Traditional OCR systems mainly focus on recognizing text and treat images as just pictures, essentially throwing away important information about the document's structure and meaning. This limits how well computers can truly 'understand' a document and makes it hard to automatically recreate or edit it accurately. They don't see the relationships between text and visuals.
What's the solution?
The researchers developed a system called dots.mocr that treats both text and graphics as equally important parts of a document. It's trained to understand how these elements relate to each other and can rebuild them as structured data, almost like code.
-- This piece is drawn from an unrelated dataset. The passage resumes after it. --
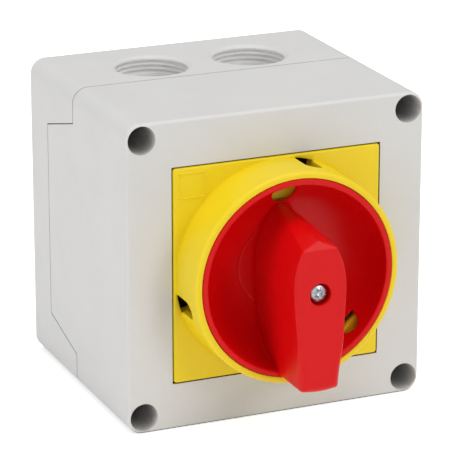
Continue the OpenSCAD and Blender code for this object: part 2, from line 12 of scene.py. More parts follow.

They created a large dataset of documents and trained a relatively small model to do this effectively, using a process of pre-training and fine-tuning.
Why it matters?
This work is important because it moves beyond simply recognizing text to actually understanding the content of a document, including its visual elements. This opens the door to better document reconstruction, automated editing, and creating large datasets for training even more powerful AI models that can work with both images and text seamlessly, potentially leading to more advanced document processing and understanding capabilities.
Abstract
We present Multimodal OCR (MOCR), a document parsing paradigm that jointly parses text and graphics into unified textual representations. Unlike conventional OCR systems that focus on text recognition and leave graphical regions as cropped pixels, our method, termed dots.mocr, treats visual elements such as charts, diagrams, tables, and icons as first-class parsing targets, enabling systems to parse documents while preserving semantic relationships across elements. It offers several advantages: (1) it reconstructs both text and graphics as structured outputs, enabling more faithful document reconstruction; (2) it supports end-to-end training over heterogeneous document elements, allowing models to exploit semantic relations between textual and visual components; and (3) it converts previously discarded graphics into reusable code-level supervision, unlocking multimodal supervision embedded in existing documents. To make this paradigm practical at scale, we build a comprehensive data engine from PDFs, rendered webpages, and native SVG assets, and train a compact 3B-parameter model through staged pretraining and supervised fine-tuning. We evaluate dots.mocr from two perspectives: document parsing and structured graphics parsing. On document parsing benchmarks, it ranks second only to Gemini 3 Pro on our OCR Arena Elo leaderboard, surpasses existing open-source document parsing systems, and sets a new state of the art of 83.9 on olmOCR Bench. On structured graphics parsing, dots.mocr achieves higher reconstruction quality than Gemini 3 Pro across image-to-SVG benchmarks, demonstrating strong performance on charts, UI layouts, scientific figures, and chemical diagrams. These results show a scalable path toward building large-scale image-to-code corpora for multimodal pretraining. Code and models are publicly available at https://github.com/rednote-hilab/dots.mocr.